Step 1: Creating a Tangible Business Plan
A legitimate business owner has a plan to turn a profit. A hobbyist does not. 📋 If the CRA audits you, the first thing your accountant should present is your formal business plan. This document should detail your target market, your marketing strategies (beyond just pitching to friends and family), your projected revenue, and your plans to adjust operations if you are currently losing money. It proves you have a serious, commercial mindset.
Step 2: Separating Personal and Business Finances
The fastest way to fail a CRA audit is by mixing your personal grocery money with your MLM revenue. You must prove that the operation is distinct from your personal life. Show the auditor that you have a dedicated business bank account, a separate credit card used strictly for inventory and marketing expenses, and a clean, organized bookkeeping ledger. This level of professionalism heavily supports your claim that it is a real business.
Step 3: Responding to the CRA Questionnaire
During a Business vs. Hobby audit, the CRA will send you a detailed questionnaire. 📝 They will ask how much time you dedicate to the MLM each week, your level of training, and your profit history. Do not fill this out casually. You must provide evidence that you spend significant, consistent hours (e.g., 15-20 hours a week) actively selling and recruiting. If you only spend 2 hours a month on the MLM, the CRA will instantly rule it a hobby.

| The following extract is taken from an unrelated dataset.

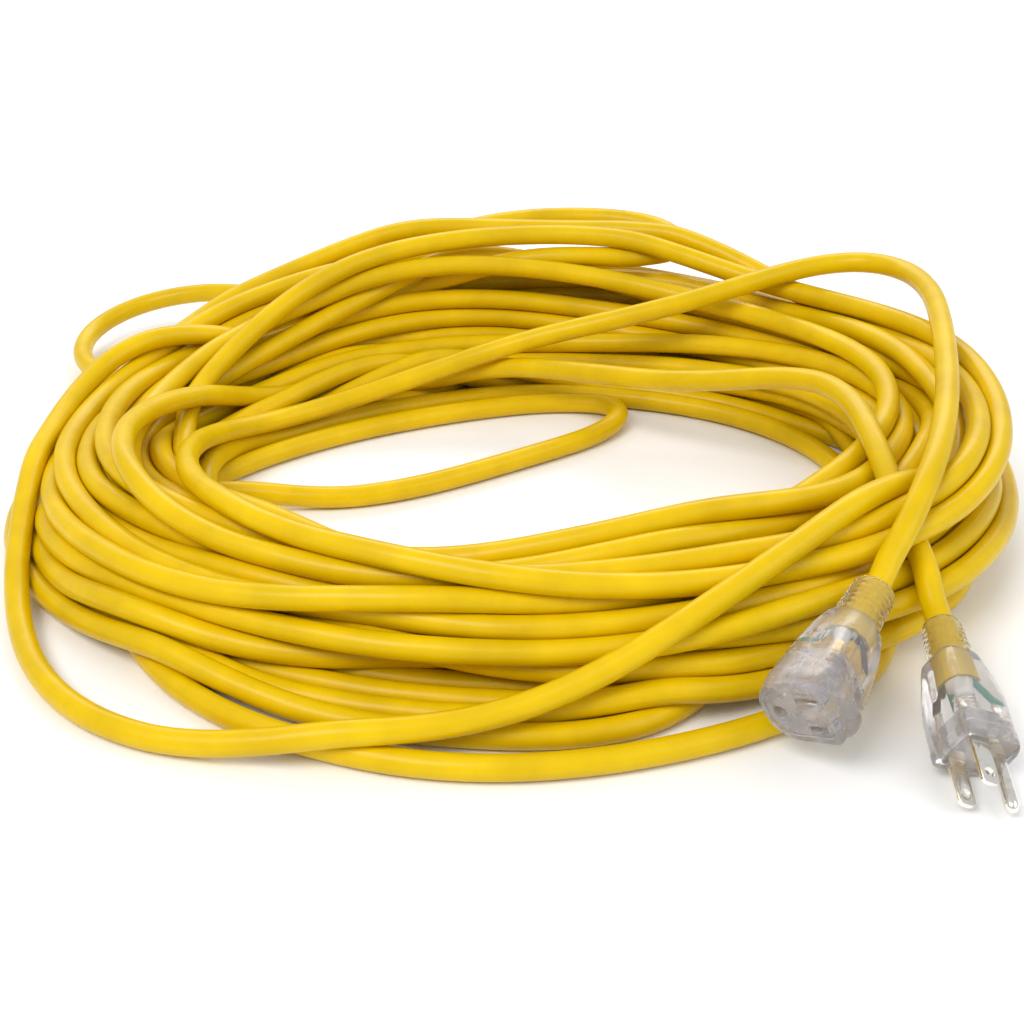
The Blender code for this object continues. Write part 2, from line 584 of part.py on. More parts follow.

Step 4: Filing a Notice of Objection
If the auditor denies your losses and reassesses your tax returns, you have exactly 90 days to fight back. You must file a Notice of Objection. An independent CRA Appeals Officer will review your file. At this stage, having a tax lawyer or senior accountant is critical, as they will cite previous Tax Court of Canada case law where MLM distributors successfully proved their commercial intent against the CRA.
How Much Does it Cost in Canada?
Fighting the CRA to keep your business deductions can be costly, but backing down means owing years of back taxes and interest. 💰 Here is a look at the financial realities in Canadian dollars (CAD):
- Owed Taxes (If Denied): If the CRA denies 3 years of MLM losses, you could easily owe $3,000 to $10,000+ CAD in back taxes, plus compound daily interest.
- Tax Accountant Support: Hiring a professional to organize your ledgers, separate your personal expenses, and draft the initial audit response usually costs $500 to $1,500 CAD.
- Filing a Notice of Objection: Retaining a tax lawyer to formally appeal a hobby classification ranges from $2,000 to $5,000 CAD.
- HST/GST Penalties: If you claimed input tax credits (ITCs) on a hobby, the CRA will demand that money back as well, which can add hundreds or thousands to your debt.
| CRA Criteria | Sign of a Hobby (Denied Losses) | Sign of a Business (Approved Losses) |
|---|---|---|
| Profit History | Continuous losses for 5+ years. | Losses in early years, trending toward profit. |
| Time & Effort | Occasional effort in spare time. | Consistent, documented weekly hours. |
| Personal Consumption | Most inventory is used by the distributor. | Inventory is sold strictly to outside clients. |
How Long Does the Process Take?
An audit regarding commercial intent requires a deep dive into your lifestyle and finances. Responding to the initial CRA questionnaire and providing your bank statements takes about 30 days. The auditor will usually take 3 to 6 months to issue their final decision. If they rule against you and you file a Notice of Objection, expect to wait an additional 8 to 14 months for the Appeals Division to review your case and negotiate a resolution.
Frequently Asked Questions (FAQ)
How many years can I claim a loss before the CRA audits me?
There is no strict rule in the Income Tax Act, but generally, claiming a business loss for 3 or 4 consecutive years is a major red flag for the CRA. A legitimate business is expected to reach profitability after the initial startup phase.
Can I deduct the cost of MLM products I use myself?
Absolutely not. The CRA strictly prohibits deducting personal consumption. If you buy a case of nutritional shakes from your MLM company and drink half of them yourself, you can only write off the cost of the half you actually sold to customers.
Do I need to charge HST/GST as an MLM distributor?
In Canada, you are only required to register for and charge HST/GST if your worldwide gross business revenue exceeds $30,000 CAD over four consecutive calendar quarters. If your MLM revenue is below this “small supplier” threshold, registration is optional.
Can the CRA audit me if I have already shut the MLM down?
Yes. The CRA generally has the right to audit your tax returns for up to 3 years from the date of your original Notice of Assessment. Even if you closed your network marketing business two years ago, they can still audit the losses you claimed back then.